What do the lines from the top of the data through the line with "material with one" say? Quote them exactly and include both ends.

=== DATA EXCERPT ===

==================================================

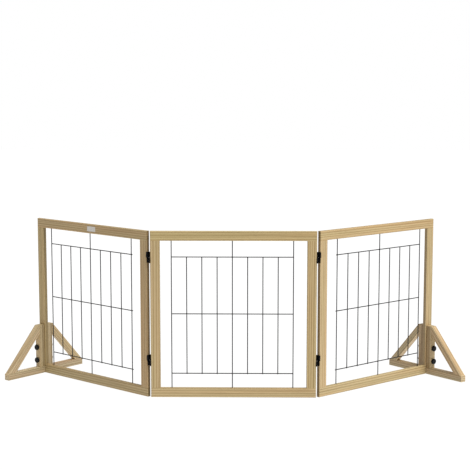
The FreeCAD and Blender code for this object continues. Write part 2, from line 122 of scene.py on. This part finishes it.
class Shader:
    """A material with one Principled shader, and short calls that add the nodes that feed it."""

    def __init__(self, name, **surface):
        self.material = bpy.data.materials.new(name)
        self.material.use_nodes = True
        self.tree = self.material.node_tree
        self.surface = self.tree.nodes["Principled BSDF"]
        for socket, number in surface.items():
            self.surface.inputs[socket.replace("_", " ")].default_value = number
        coordinates = self.add("TexCoord")
        self.place = coordinates.outputs["Object"]
        self.normal = coordinates.outputs["Normal"]

    def add(self, kind, inputs=(), **settings):
        node = self.tree.nodes.new("ShaderNode" + kind)
        for name, setting in settings.items():
            setattr(node, name, setting)
        for key, source in dict(inputs).items():
            self.feed(node.inputs[key], source)
        return node

    def feed(self, socket, source):
        if isinstance(source, bpy.types.NodeSocket):
            self.tree.links.new(source, socket)
        else:
            socket.default_value = source

    def set(self, name, source):
        self.feed(self.surface.inputs[name], source)

    def moved(self, vector, location=(0, 0, 0), rotation=(0, 0, 0), scale=(1, 1, 1)):
        inputs = {"Vector": vector, "Location": location, "Rotation": rotation, "Scale": scale}
        return self.add("Mapping", inputs).outputs["Vector"]

    def noise(self, vector, scale, detail=2.0, roughness=0.5):
        inputs = {"Vector": vector, "Scale": scale, "Detail": detail, "Roughness": roughness}
        return self.add("TexNoise", inputs).outputs[0]

    def maths(self, operation, first, second=0.0):
        """One step of arithmetic. An operation on a single number leaves the second out."""
        return self.add("Math", {0: first, 1: second}, operation=operation).outputs[0]

    def spread(self, source, low, high, new_low, new_high):
        """Map a stretch of numbers to another, and hold the ends."""
        inputs = {"Value": source, "From Min": low, "From Max": high, "To Min": new_low, "To Max": new_high}
        return self.add("MapRange", inputs, clamp=True).outputs[0]

    def ramp(self, factor, stops):
        """A colour that follows a factor through stops, each a place from 0 to 1 and its colour."""
        node = self.add("ValToRGB", {"Fac": factor})
        points = node.color_ramp.elements
        while len(points) < len(stops):
            points.new(0.5)
        for point, (position, colour) in zip(points, stops):
            point.position = position
            point.color = (*colour, 1)
        return node.outputs["Color"]

    def blend(self, factor, first, second, way="MIX"):
        node = self.add("Mix", data_type="RGBA", blend_type=way)
        self.feed(node.inputs[0], factor)
        for socket, source in ((node.inputs[6], first), (node.inputs[7], second)):
            self.feed(socket, (*source, 1) if isinstance(source, tuple) else source)
        return node.outputs[2]

    def bump(self, height, distance, strength):
        inputs = {"Height": height, "Distance": distance, "Strength": strength}
        return self.add("Bump", inputs).outputs["Normal"]

    def finish(self, cloud, colours, roughness, relief, depth, strength):
        """Let colour and roughness follow one noise, and a fine relief another."""
        self.set("Base Color", self.ramp(cloud, colours))
        self.set("Roughness", self.spread(cloud, *roughness))
        self.set("Normal", self.bump(relief, depth, strength))
        return self.material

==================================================

=== EXPECTED ANSWER ===
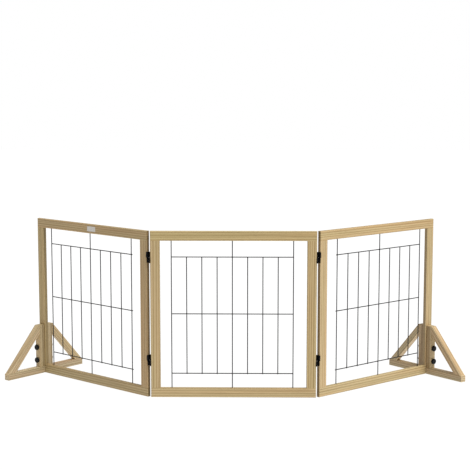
The FreeCAD and Blender code for this object continues. Write part 2, from line 122 of scene.py on. This part finishes it.
class Shader:
    """A material with one Principled shader, and short calls that add the nodes that feed it."""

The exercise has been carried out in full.